PROBLEM TO SOLVE >> Repeat exactly the lines from the start through the line with "the legs with", both ends included.

-------

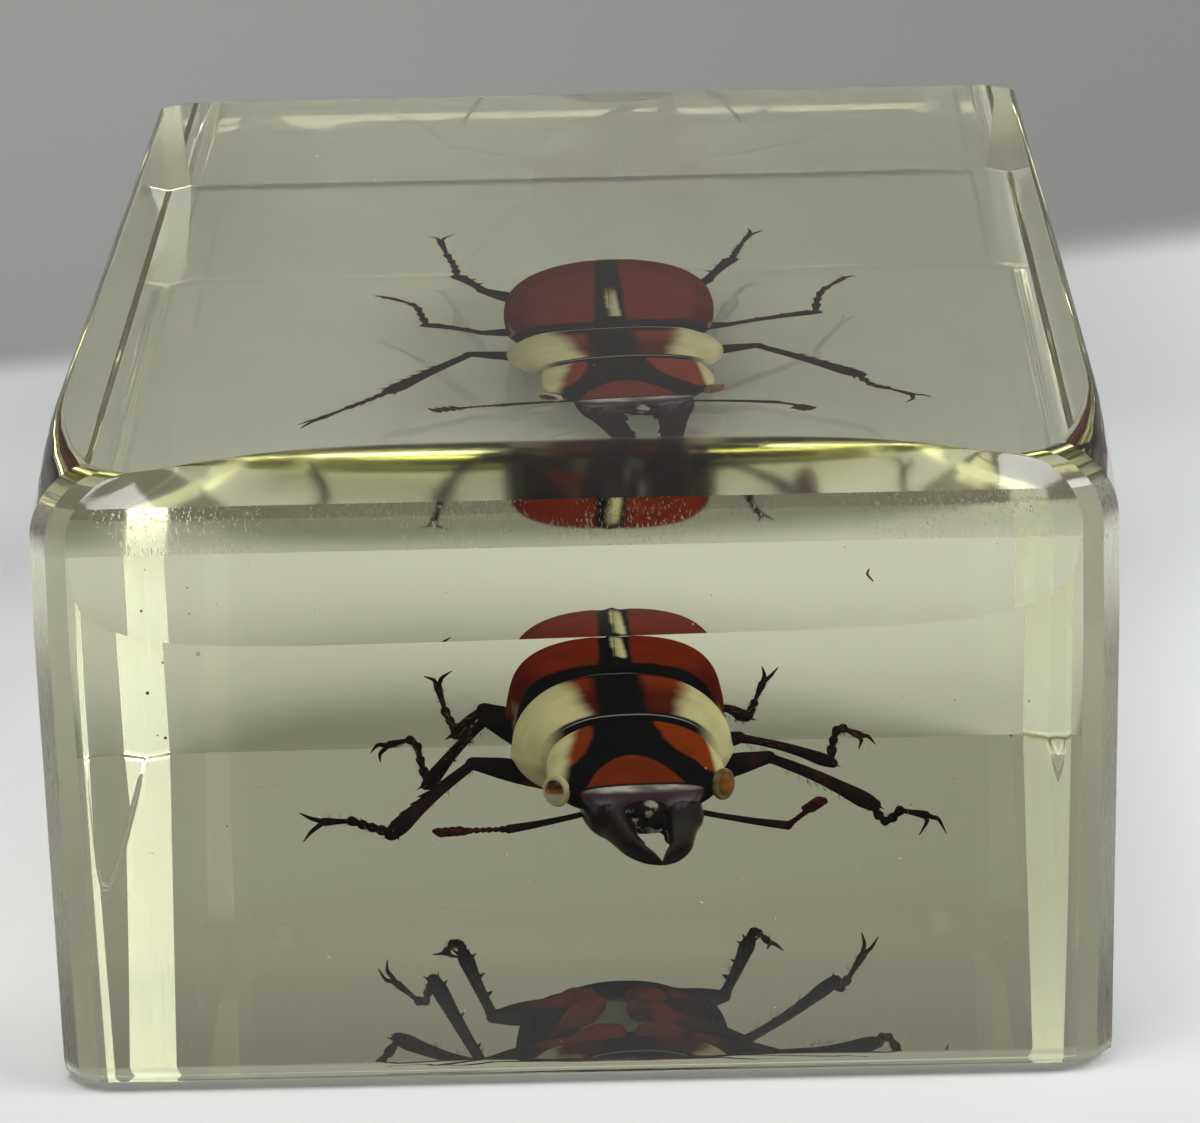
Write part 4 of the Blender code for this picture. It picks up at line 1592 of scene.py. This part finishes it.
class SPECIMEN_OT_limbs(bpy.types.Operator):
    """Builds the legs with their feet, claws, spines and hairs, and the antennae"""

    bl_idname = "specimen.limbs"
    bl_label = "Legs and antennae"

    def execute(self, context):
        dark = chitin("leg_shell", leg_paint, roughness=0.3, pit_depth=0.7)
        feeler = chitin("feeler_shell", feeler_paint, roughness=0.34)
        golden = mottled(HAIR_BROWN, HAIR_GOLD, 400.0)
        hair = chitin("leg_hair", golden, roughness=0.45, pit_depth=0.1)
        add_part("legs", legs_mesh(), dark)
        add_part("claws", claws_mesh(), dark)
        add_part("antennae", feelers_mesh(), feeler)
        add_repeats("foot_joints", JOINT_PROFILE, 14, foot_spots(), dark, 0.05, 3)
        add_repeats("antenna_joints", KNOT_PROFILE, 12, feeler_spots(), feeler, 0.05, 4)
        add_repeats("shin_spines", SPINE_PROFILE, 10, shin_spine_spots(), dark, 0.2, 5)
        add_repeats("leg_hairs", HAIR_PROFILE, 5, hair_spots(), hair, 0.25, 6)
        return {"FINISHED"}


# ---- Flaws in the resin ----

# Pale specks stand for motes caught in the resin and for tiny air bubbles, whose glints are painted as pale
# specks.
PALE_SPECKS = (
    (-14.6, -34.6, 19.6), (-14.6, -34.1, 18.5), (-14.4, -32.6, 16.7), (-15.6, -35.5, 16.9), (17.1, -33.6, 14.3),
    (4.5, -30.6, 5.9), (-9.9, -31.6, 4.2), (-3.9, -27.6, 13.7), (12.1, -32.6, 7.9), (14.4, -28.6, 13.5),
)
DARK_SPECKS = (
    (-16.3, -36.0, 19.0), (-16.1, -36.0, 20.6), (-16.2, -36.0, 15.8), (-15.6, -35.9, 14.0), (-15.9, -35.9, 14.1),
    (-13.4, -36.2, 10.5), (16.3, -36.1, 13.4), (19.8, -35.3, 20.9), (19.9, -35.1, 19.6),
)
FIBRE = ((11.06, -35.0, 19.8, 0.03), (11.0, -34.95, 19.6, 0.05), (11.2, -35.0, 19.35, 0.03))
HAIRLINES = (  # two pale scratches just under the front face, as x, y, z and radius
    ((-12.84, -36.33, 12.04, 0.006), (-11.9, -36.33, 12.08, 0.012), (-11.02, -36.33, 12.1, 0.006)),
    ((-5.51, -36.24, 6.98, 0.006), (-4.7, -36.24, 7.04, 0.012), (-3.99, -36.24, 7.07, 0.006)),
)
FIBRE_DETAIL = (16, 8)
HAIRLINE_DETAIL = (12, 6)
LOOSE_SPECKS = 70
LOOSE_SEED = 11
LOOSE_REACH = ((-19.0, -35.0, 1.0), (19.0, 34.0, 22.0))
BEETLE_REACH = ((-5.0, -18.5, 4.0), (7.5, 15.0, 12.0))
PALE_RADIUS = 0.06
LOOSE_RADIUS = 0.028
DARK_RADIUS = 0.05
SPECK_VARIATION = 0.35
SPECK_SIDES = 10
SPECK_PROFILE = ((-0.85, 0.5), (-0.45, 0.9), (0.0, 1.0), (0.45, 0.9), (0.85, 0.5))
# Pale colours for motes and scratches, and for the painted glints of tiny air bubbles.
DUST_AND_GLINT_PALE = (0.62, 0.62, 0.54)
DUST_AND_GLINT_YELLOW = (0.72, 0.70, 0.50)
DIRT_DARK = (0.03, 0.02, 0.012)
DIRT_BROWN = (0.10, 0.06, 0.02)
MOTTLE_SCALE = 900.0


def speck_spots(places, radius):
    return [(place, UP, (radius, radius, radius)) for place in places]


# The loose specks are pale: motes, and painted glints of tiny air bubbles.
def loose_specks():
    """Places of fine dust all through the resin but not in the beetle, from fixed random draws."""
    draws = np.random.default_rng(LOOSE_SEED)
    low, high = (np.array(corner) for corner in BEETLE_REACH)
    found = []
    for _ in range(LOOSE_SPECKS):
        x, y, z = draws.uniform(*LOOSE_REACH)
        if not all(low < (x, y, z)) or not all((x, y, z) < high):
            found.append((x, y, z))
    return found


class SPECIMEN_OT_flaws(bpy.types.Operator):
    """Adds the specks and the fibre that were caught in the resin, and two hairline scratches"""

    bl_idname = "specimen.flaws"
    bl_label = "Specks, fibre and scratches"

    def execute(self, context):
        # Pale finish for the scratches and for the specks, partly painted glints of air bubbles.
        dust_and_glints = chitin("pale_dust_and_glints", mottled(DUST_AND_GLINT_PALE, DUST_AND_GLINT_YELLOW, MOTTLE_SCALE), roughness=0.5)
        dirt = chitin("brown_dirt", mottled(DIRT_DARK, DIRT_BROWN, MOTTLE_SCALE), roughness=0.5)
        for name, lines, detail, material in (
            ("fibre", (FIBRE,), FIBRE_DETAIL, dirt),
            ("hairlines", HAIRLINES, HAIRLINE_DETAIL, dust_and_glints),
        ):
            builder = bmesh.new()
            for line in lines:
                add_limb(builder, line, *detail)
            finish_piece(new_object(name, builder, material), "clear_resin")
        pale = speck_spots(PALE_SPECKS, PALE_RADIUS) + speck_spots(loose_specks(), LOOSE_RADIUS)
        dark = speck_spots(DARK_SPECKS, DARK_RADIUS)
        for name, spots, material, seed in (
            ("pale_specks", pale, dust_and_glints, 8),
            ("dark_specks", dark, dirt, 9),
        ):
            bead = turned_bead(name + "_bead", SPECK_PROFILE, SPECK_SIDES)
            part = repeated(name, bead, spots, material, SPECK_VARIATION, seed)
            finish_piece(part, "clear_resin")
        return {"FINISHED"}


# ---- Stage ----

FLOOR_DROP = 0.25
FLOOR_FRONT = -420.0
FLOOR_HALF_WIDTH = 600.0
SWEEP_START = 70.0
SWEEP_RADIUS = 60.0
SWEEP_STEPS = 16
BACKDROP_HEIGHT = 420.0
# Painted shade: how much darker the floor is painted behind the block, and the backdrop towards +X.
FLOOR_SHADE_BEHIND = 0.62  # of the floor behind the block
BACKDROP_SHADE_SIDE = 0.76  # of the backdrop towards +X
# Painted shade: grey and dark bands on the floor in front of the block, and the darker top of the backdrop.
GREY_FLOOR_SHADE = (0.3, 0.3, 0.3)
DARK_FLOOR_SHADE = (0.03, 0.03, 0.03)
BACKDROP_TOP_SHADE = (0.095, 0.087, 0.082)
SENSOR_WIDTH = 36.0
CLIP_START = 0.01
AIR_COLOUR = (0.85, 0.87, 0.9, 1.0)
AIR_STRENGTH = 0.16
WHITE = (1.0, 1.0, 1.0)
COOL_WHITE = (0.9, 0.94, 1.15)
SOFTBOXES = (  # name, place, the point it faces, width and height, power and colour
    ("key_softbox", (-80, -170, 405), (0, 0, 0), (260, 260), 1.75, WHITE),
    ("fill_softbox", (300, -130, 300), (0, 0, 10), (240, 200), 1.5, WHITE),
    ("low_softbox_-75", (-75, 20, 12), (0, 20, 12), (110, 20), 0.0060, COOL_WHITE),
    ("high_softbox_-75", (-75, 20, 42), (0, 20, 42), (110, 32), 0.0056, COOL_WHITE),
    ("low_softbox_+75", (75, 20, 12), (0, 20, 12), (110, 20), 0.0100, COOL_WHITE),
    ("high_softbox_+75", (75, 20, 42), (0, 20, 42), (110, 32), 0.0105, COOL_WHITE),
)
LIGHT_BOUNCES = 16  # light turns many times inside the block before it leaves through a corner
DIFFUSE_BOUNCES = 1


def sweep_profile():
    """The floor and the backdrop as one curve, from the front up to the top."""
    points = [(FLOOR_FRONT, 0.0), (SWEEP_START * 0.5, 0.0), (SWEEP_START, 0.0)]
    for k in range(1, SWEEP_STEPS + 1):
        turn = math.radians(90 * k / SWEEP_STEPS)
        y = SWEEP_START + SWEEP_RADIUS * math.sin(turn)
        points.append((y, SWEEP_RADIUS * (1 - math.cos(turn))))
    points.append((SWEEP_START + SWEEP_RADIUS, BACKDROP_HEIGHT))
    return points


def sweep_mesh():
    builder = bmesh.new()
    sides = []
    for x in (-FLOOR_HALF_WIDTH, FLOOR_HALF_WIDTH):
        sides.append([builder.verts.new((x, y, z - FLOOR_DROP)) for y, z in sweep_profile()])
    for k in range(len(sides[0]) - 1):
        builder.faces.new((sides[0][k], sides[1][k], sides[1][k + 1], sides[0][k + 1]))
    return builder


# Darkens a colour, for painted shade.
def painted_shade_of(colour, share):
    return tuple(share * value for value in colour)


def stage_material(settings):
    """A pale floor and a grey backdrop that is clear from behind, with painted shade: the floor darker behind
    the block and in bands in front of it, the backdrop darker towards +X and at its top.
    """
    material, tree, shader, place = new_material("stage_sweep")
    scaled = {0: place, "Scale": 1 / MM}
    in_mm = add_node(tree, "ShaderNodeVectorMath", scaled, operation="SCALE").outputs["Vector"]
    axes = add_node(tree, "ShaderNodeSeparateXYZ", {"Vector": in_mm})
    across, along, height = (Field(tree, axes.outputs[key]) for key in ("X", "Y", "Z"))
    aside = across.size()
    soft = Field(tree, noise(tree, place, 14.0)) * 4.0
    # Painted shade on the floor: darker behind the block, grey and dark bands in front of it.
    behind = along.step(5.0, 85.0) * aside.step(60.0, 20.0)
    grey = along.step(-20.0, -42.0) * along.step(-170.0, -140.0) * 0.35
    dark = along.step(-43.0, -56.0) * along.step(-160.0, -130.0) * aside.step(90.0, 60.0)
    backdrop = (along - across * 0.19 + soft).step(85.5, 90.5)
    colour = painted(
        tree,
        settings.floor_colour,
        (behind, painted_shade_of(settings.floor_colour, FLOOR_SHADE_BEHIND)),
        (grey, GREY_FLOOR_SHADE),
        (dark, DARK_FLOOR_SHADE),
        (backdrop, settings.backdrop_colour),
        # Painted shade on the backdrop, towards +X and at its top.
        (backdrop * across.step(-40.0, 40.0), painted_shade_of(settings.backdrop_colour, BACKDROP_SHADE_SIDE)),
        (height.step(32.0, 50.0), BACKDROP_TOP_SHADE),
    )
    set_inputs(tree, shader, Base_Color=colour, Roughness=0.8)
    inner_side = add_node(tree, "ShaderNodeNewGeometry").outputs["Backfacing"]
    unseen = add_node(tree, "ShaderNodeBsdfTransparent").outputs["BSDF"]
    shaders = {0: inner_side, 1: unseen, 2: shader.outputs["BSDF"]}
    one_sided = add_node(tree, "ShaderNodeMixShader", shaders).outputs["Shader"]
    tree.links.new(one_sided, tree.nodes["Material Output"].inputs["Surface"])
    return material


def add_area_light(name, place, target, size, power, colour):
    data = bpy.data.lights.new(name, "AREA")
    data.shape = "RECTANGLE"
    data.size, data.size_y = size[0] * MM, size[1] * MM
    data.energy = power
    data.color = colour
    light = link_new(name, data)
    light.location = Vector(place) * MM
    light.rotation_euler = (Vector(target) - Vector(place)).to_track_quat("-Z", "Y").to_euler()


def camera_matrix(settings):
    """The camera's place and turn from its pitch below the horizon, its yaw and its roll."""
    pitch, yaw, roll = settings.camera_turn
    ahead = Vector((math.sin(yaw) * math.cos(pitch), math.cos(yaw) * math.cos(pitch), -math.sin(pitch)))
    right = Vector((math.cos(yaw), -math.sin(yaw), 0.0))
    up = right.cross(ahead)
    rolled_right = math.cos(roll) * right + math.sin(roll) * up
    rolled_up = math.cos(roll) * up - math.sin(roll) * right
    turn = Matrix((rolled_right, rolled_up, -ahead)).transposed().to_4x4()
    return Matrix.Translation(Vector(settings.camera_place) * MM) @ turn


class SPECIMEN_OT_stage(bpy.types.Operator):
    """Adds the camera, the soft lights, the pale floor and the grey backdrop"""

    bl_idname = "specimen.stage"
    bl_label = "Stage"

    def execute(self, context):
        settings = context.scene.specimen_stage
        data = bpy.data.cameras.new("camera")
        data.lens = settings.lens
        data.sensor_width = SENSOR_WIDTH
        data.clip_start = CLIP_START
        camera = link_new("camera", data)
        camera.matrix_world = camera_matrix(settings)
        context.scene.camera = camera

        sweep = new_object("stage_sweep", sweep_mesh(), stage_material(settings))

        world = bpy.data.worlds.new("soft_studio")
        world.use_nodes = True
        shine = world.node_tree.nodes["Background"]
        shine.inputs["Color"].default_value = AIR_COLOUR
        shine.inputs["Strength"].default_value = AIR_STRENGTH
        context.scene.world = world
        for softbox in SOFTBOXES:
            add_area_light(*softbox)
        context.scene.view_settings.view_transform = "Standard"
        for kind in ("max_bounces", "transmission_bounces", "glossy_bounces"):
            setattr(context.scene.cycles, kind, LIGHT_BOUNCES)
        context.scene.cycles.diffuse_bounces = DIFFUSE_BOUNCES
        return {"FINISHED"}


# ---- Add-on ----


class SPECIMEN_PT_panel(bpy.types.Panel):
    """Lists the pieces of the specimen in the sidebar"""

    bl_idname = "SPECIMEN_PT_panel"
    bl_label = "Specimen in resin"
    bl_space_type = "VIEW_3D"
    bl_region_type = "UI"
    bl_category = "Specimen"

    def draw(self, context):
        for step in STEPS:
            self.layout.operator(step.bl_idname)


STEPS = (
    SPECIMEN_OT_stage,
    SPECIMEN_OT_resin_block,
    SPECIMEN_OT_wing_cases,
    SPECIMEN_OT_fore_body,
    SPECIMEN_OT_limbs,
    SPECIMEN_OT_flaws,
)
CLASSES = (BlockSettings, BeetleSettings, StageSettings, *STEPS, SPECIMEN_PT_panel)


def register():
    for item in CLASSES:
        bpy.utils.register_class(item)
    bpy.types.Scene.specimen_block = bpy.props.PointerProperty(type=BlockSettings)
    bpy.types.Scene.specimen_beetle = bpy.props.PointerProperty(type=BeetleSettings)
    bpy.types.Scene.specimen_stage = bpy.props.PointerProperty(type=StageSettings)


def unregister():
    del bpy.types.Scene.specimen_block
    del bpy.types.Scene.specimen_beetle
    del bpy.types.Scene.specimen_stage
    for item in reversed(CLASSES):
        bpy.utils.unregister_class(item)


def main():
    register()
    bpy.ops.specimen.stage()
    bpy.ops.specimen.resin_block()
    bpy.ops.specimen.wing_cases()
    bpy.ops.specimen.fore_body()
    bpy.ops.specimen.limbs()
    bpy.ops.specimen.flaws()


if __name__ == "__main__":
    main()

-------

PROBLEM SOLUTION >>
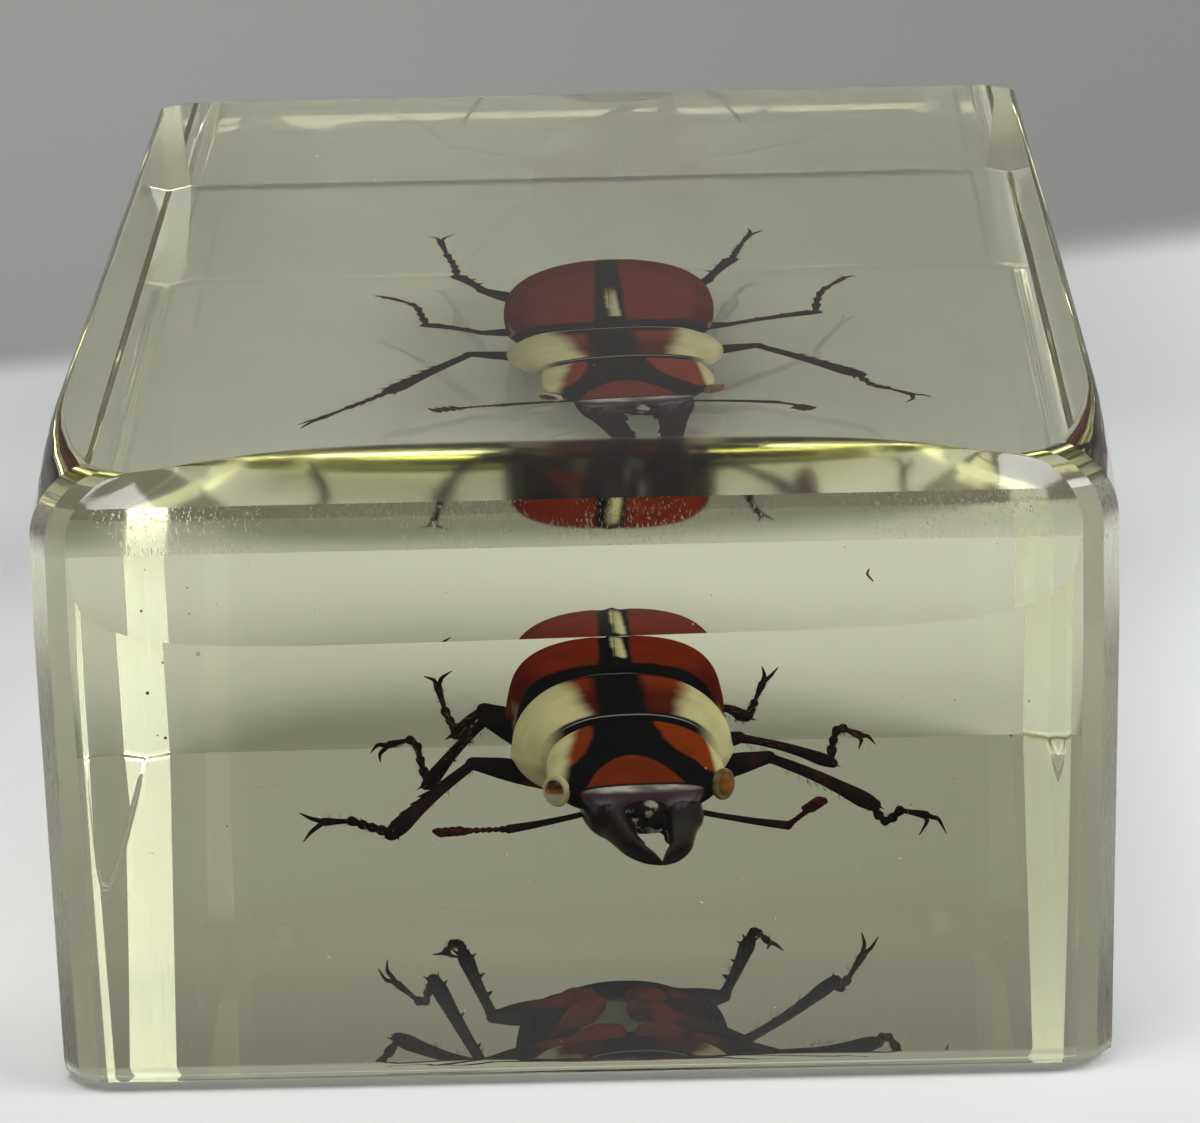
Write part 4 of the Blender code for this picture. It picks up at line 1592 of scene.py. This part finishes it.
class SPECIMEN_OT_limbs(bpy.types.Operator):
    """Builds the legs with their feet, claws, spines and hairs, and the antennae"""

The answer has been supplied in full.